Yet other establishment Democrats sat it out. The field was cleared for Clinton. Why that happened is explained in Step Two.

Step Two: Set up the Hillary Victory Fund.

I know people got tired of me going on about the Hillary Victory Fund during the primaries, but there was something about it that just didn’t pass the smell test. Among other things, I complained that the HVF allegedly was raising money for down-ticket candidates, yet the money was all going to the Clinton campaign.

It appears that for the general election the HVF actually did generate a lot of money for the down-ticket candidates, although I haven’t seen a breakdown of actual numbers. Clinton beat Trump in fundraising by a large margin, and I read a few days ago that she was sending money to other candidates.

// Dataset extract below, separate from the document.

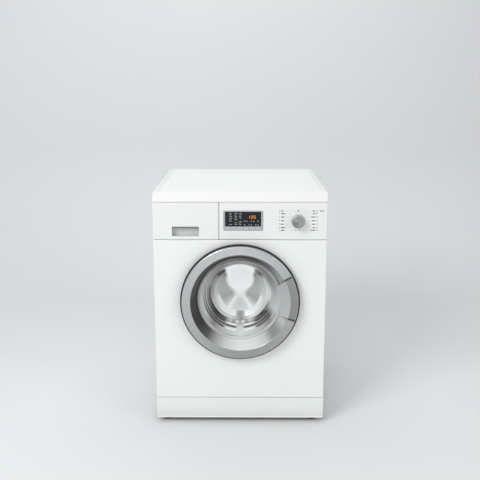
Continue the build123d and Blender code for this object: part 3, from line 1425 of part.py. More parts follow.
def mains_gland():
    """The gland for the mains lead: a threaded body, its nut and its cap."""
    body = rod_y(gland_x, gland_z, gland_r, rear_y - sheet - 8, rear_y + 14)
    for y in (rear_y, rear_y - sheet - gland_hex):
        nut = extrude(Plane.XZ.offset(-y) * RegularPolygon(gland_hex_r, 6), -gland_hex)
        body += Pos(gland_x, 0, gland_z) * nut
    return body - rod_y(gland_x, gland_z, gland_bore_r, rear_y - sheet - 9, rear_y + 15)


# Nodes

os.makedirs("parts", exist_ok=True)

save("side_panel_left", side_panel(-1))
save("side_panel_right", side_panel(1))
save("rear_panel", rear_panel())
save("rear_cover", rear_cover())
save("base_tray", base_tray())
save("inner_frame",
     channel(rail_y, plinth_top - 5, rail_height),
     channel(rail_y, fascia_bottom - 16, rail_height),
     channel(rail_y, housing_top + play, side_top - sheet - play - housing_top - play),
     channel(side_flange_y - rail_depth, side_top - sheet - play - 18, 18),
     spring_hanger(-1),
     spring_hanger(1))
save("front_panel", front_panel())
save("plinth", plinth())
save("worktop_frame", worktop_frame())
save("worktop_board", worktop_board())
save("feet", *[foot(x, y) for x, y in foot_places])
save("cabinet_screws",
     *[screw(x, rear_y, z) for x, z in rear_screws],
     *[screw(x, rear_y + sheet, z) for x, z in cover_screws])

save("fascia", fascia())
save("display_bezel", display_bezel())
save("display_window", display_window())
for number, key_x in enumerate(key_places, start=1):
    save(f"button_{number}", key(key_x))
save("control_board", control_board())
save("programme_knob", programme_knob())

save("drawer_front", drawer_front())
save("drawer_tray", drawer_tray())
save("dispenser_housing", dispenser_housing())
save("inlet_valve", *inlet_valve())

save("door_ring", door_ring())
save("door_back_shell", door_back_shell())
save("door_glass", door_glass())
save("hinge_bracket", *hinge_bracket())
save("hinge_leaf", hinge_leaf())
save("door_handle", door_handle())
save("door_hook", door_hook())
save("door_lock", door_lock())
save("bellows", bellows())

save("tub_front", tub_front())
save("tub_rear", tub_rear())
save("heater", heater())
save("front_weight", front_weight())
save("top_weight", top_weight())
save("bearings", *bearings())
save("drum_shell", drum_shell())
save("drum_lifters", *[drum_lifter(90 + i * 360 / lifter_count) for i in range(lifter_count)])
save("drum_spider", drum_spider())
save("drum_pulley", *drum_pulley())
save("drive_belt", drive_belt())
save("motor", motor())
save("motor_pulley", motor_pulley())
save("springs", spring(-1), spring(1))
save("damper_cylinders", *[damper_cylinder(x, y) for x, y in damper_places])
save("damper_rods", *[damper_rod(x, y) for x, y in damper_places])
save("dryer_duct", dryer_duct())
save("condenser", condenser())
save("fan_impeller", fan_impeller())
save("drain_pump", drain_pump())
save("filter_cap", filter_cap())
save("tub_hoses", sump_hose(), dose_hose())
save("drain_hose", *drain_hose())
save("mains_gland", mains_gland())
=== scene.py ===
import json
import math
from functools import partial

import bmesh
import bpy
from mathutils import Matrix, Vector

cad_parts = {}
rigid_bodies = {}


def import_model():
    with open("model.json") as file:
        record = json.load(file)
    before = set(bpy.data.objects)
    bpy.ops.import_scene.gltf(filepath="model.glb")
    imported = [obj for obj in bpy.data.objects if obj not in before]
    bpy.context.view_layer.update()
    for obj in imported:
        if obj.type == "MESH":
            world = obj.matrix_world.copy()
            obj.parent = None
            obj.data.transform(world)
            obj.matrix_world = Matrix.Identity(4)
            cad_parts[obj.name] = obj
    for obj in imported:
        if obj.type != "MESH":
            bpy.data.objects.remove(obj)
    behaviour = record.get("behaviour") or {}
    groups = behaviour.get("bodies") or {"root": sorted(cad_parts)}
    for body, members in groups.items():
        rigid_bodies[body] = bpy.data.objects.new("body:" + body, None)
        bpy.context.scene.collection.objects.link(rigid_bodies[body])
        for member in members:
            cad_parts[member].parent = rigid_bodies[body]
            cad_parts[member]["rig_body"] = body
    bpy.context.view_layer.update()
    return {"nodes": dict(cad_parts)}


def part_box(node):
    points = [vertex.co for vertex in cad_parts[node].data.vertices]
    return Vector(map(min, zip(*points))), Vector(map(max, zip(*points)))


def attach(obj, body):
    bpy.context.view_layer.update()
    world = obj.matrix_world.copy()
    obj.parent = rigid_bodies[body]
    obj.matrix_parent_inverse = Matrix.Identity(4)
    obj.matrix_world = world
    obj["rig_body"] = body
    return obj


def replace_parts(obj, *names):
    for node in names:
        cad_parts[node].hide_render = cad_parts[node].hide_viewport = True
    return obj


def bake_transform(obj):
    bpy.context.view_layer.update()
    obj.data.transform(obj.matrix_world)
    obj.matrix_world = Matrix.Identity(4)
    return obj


# A free-standing front-loading washer dryer, dressed piece by piece as it is put together.
# X is its width, Y its depth with the door towards -Y, and Z is up; all in metres.
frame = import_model()
nodes = frame["nodes"]

# Base: the grey moulded tray under the machine and its four levelling feet. The tray is
# fibre-filled polypropylene with a fine spark-eroded grain; each foot is a rubber pad
# moulded on a steel stud.


def put(socket, value):
    """Sets a socket to a value, or links it to the output of another node."""
    if isinstance(value, bpy.types.NodeSocket):
        socket.id_data.links.new(value, socket)
    else:
        socket.default_value = value


def node(tree, kind, **values):
    """A new node, a shader's by default; names with a capital are its inputs, others its settings."""
    made = tree.nodes.new(kind if "Node" in kind else "ShaderNode" + kind)
    for name, value in values.items():
        if name[0].isupper():
            put(made.inputs[name.replace("_", " ")], value)
        else:
            setattr(made, name, value)
    return made


def out(tree, kind, **values):
    """The output of a new node that shows only one."""
    return next(socket for socket in node(tree, kind, **values).outputs if socket.enabled)


def maths(tree, operation, a, b=0.0):
    """The result of one sum."""
    made = node(tree, "Math", operation=operation)
    put(made.inputs[0], a)
    put(made.inputs[1], b)
    return made.outputs[0]


def group(name, kind, given, wanted):
    """A node group and its end sockets, each named with its kind, or with a number as its default."""
    tree = bpy.data.node_groups.new(name, kind + "NodeTree")
    for way, sockets in (("INPUT", given), ("OUTPUT", wanted)):
        for title, value in sockets.items():
            number = isinstance(value, float)
            made = tree.interface.new_socket(title, in_out=way,
                                             socket_type="NodeSocket" + ("Float" if number else value))
            if number:
                made.default_value = value
    return tree, node(tree, "NodeGroupInput").outputs, node(tree, "NodeGroupOutput").inputs


def effect(draw, **sizes):
    """A node group in which draw turns a place on a surface into a Tone and a Height."""
    sizes = {name.replace("_", " "): size for name, size in sizes.items()}
    tree, given, wanted = group(draw.__name__, "Shader", {"Place": "Vector", **sizes}, {"Tone": 0.0, "Height": 0.0})
    for socket, value in zip(wanted, draw(tree, *[given[name] for name in ("Place", *sizes)])):
        put(socket, value)
    return tree


def noise(tree, place, size, detail=3, roughness=0.5):
    """Noise of a given size at a place."""
    scale = maths(tree, "DIVIDE", 1, size)
    return node(tree, "TexNoise", Vector=place, Scale=scale, Detail=detail, Roughness=roughness).outputs[0]


def moulded_grain(tree, place, grain_size, cloud_size):
    """The skin of a moulding: a fine grain from the tool and slow changes of tone."""
    return noise(tree, place, cloud_size, 4), noise(tree, place, grain_size, 2)


def finish(name, colour, roughness, look, size=None, tone=0.02, swing=0.04, relief=2e-5, stretch=None, **values):
    """A material whose colour, gloss and relief follow an effect, its finest detail of a given size."""
    material = bpy.data.materials.new(name)
    material.use_nodes = True
    tree = material.node_tree
    place = node(tree, "TexCoord").outputs["Object"]
    if stretch:
        place = out(tree, "Mapping", Vector=place, Scale=stretch)
    drawn = node(tree, "Group", node_tree=look, Place=place)
    if size:
        put(drawn.inputs[1], size)
    dark, light = [(*[min(1, c * (1 + side * tone)) for c in colour], 1) for side in (-1, 1)]
    shade = drawn.outputs["Tone"]
    values.update(Base_Color=out(tree, "Mix", data_type="RGBA", Factor=shade, A=dark, B=light),
                  Roughness=out(tree, "MapRange", Value=shade, To_Min=roughness - swing, To_Max=roughness + swing),
                  Normal=out(tree, "Bump", Strength=0.6, Distance=relief, Height=drawn.outputs["Height"]))
    for name, value in values.items():
        title = name.replace("_", " ")
        owner = drawn if title in drawn.inputs else tree.nodes["Principled BSDF"]
        put(owner.inputs[title], value)
    return material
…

The HVF should have been a brilliant plan to out-raise Republicans and achieve a substantial number of congressional and state election victories.

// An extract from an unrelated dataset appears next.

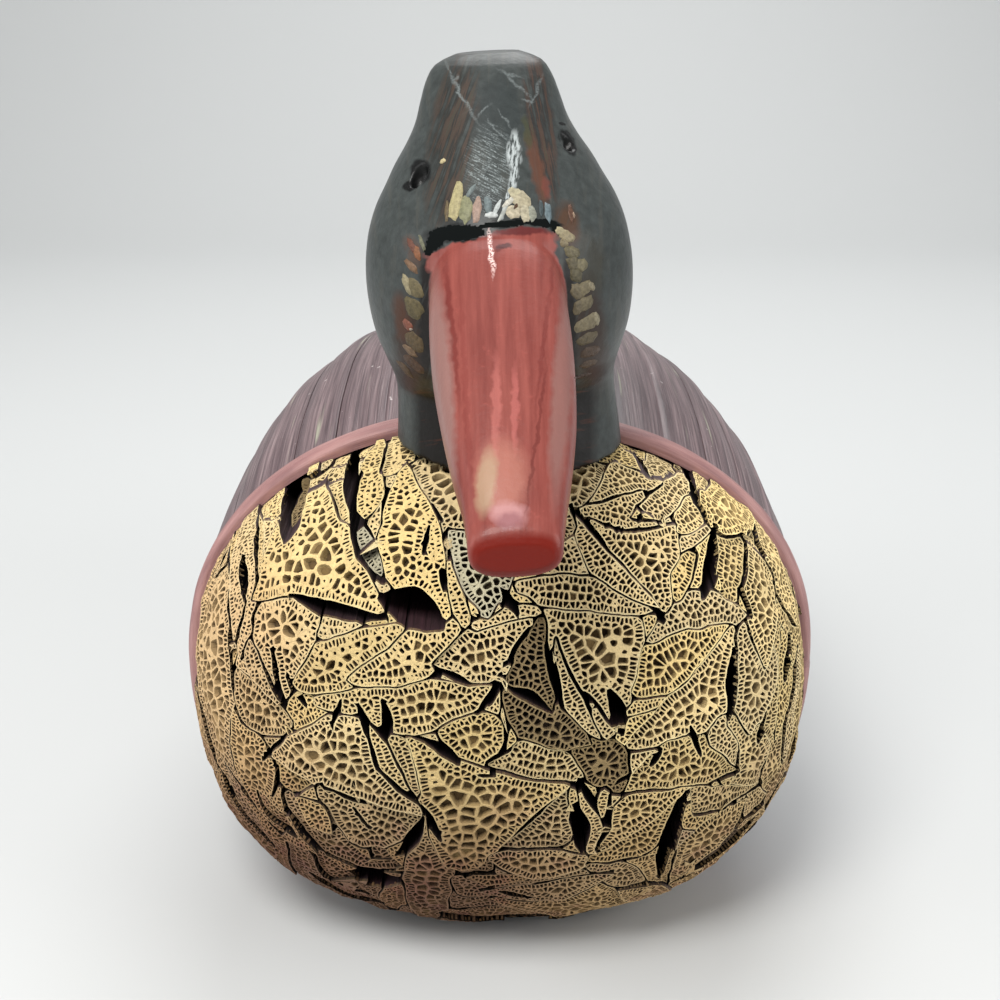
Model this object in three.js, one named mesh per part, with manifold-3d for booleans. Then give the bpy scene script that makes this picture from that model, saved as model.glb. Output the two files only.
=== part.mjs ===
// Duck decoy: a carved wooden head on a body of bundled dried stalks.
// Millimetres, +Z up, the bill pointing along -Y. The stalks lie fore and aft and their cut
// ends form the round breast. Strips of leaf sheath cover the back, behind one flat rim band.
// Places below are given from the band, y = 0, and the whole duck is centred at the end.

import * as THREE from "three";
import { mergeVertices } from "three/addons/utils/BufferGeometryUtils.js";
import Module from "manifold-3d";

const wasm = await Module();
wasm.setup();

// Driving dimensions
const BILL_TIP = -108;
const TAIL_END = 222;
const GAP = 0.35;
const WELD = 1e-4;
const POINT_SPACING = 0.01;

const UPPER_POWER = 2.15;
const LOWER_POWER = 2.4;
const BREAST_RIM = -5.3;
const BREAST_DEPTH = 57;
const BREAST_POWER = 2.2;
const BREAST_RINGS = [1, 0.985, 0.94, 0.85, 0.7, 0.5, 0.25];
const RIM_STEP = 0.05;
const BODY_STEP = 10;

const STRIP_THICKNESS = 1.75;
const STRIP_CROWN = 0.7;
const STRIP_START = 0.9;
const STRIP_SEAM = 0.4;

const STALK_INSET = 2.25;
const STALK_END = TAIL_END - 3;
const STALK_OVERRUN = 10;
const FACE_TOLERANCE = 0.06;

const BAND_FRONT = -5;
const BAND_BACK = 0.5;
const BAND_PROUD = 1.8;
const BAND_LIP = 0.2;
const BAND_SHOULDER = { share: 0.4, proud: 1.7 };
const BAND_CLEARANCE = 1.3 * GAP;

const EYE_RADIUS = 2.6;
const EYE_TALL = 1.35;
const EYE_SIDES = [14, 8];
const LEFT_EYE = { height: 198.6, degrees: 220, size: EYE_RADIUS };
const RIGHT_EYE = { height: 203.5, degrees: 330, size: 0.8 * EYE_RADIUS };

const GROOVE = { width: 3.4, depth: 4.2, length: 40, tilt: -3, place: [0, -43.5, 189] };
const SEAT_END = 60;
const HEAD_ROLL = -3.2;
const HEAD_ROLL_HEIGHT = 170;

// Wrapped body: place, half width, height of its widest line, reach above and below that line
const BODY_STATIONS = [
  [0, 81.8, 66, 67, 70],
  [30, 82.2, 67, 72, 71],
  [70, 80.2, 68, 74, 72],
  [110, 73, 69, 69.5, 72.5],
  [145, 60, 74, 56, 67],
  [175, 46, 80, 41, 52],
  [200, 34, 88, 26, 32],
  [TAIL_END, 26, 97.5, 13.5, 13.5],
];
const BODY_PLACES = BODY_STATIONS.map(([y]) => y);

// Edges of the sheath strips, in degrees round the body from its +X side, on the body's steps
const STRIP_EDGES = [10, 40, 50, 80, 120, 130, 150, 190, 230, 260, 280, 320];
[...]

To recap, the Hillary Victory Fund was a joint fundraising effort set up with the Clinton campaign, the Democratic National Committee and the Democratic parties of 33 states.  It’s essentially a PAC. Individual donors could give up to $356,100 per year, and since this was set up in 2015 some gave this maximum for two years, for a total of $712,200. The Hillary Victory Fund was a huge cash cow. Part of the deal is that by passing money through state parties, Clinton could take a portion of PAC money and use it as individual donations, meaning no strings attached.

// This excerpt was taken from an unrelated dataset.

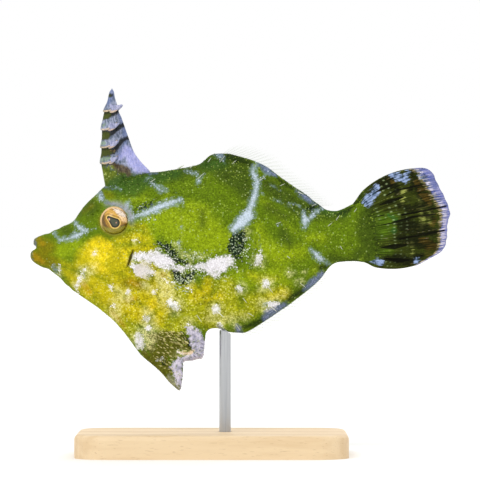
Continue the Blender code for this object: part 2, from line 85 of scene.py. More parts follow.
# How far the corner of the mouth lies behind the lips, by rib.
MOUTH_CORNER = ((0, 0.0), (1, 0.45), (3, 1.05), (5, 0.3), (7, 0.0), (LAST_RIB, 0.0))
# The line where the flap joins the belly: a point on it and its normal, up.
FLAP_LINE, FLAP_UP = (-26.1, 27.3), (0.0827, 0.9966)
PLATE_ROOT, PLATE_TIP, PLATE_ROUNDING = 1.4, 0.45, 0.9
FLAP_DEPTH, FLAP_FILLET, FLAP_FILLET_REACH = 13.0, 3.0, 6.0
CREST = ((-14.0, 0.0), (-8.0, 0.5), (-3.0, 1.5), (3.0, 1.0), (10.0, 0.5), (17.0, 0.0), (25.0, 0.0))

COAT_DEPTH = 0.16
# Rows of squares along the skin, those of them on the lips, and columns up each side.
SKIN_ROWS, LIP_ROWS, SKIN_HALF = 262, 24, 132
# The hem on the root of the tail fin: rows, length, and how much its tongues differ in length.
TAIL_HEM_ROWS, TAIL_HEM_LENGTH, TAIL_TONGUE = 12, 2.8, 0.22
TAIL_HEM_FLARE, TAIL_HEM_THINNING = 0.09, 0.87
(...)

And it was great for the DNC, also, which was in debt in 2014 and falling way behind the RNC in fund raising. Thanks to the HVF, money flowed into the DNC.

There was nothing illegal about the HVF, as far as I know, but it would have been illegal for earlier campaigns. The McCutcheon v. FEC decision in 2014 changed previous election rules and made the HVF plan possible.

So what was the problem?

The Clinton campaign began courting state parties to join the HVF in August 2015, at the Democratic National Committee summer meeting. Note that this was before the primaries had started. In effect, the HVF tied the fortunes of 33 state Democratic parties and the DNC itself to the Clinton campaign, before she was officially the nominee. If Clinton had lost the nomination, the money spigot would have been cut off, too.

This gave the DNC (not to mention 33 states) a powerful incentive to favor Clinton for the nomination. Past Democratic presidential election campaigns had also formed joint fund-raising committees, but not until after the nomination had been secured.

And, one suspects, the Hillary Victory Fund plan was part of the reason Democratic Party elites green-lighted her nomination back in March 2015, although that’s a piece of the puzzle I cannot document. It all must have seemed a sweet, brilliant plan. Clinton could use her chops for fund-raising among the well-heeled and flood the entire Democratic Party with lots and lots of campaign cash. And it appears she succeeded. Whatever other problems they may have had, the Democrats were not handicapped by being strapped for money this time

However, the significant point here is that Hillary Clinton bought the DNC. She owned it. The DNC depended on her for income. This all but cemented her position as the party nominee.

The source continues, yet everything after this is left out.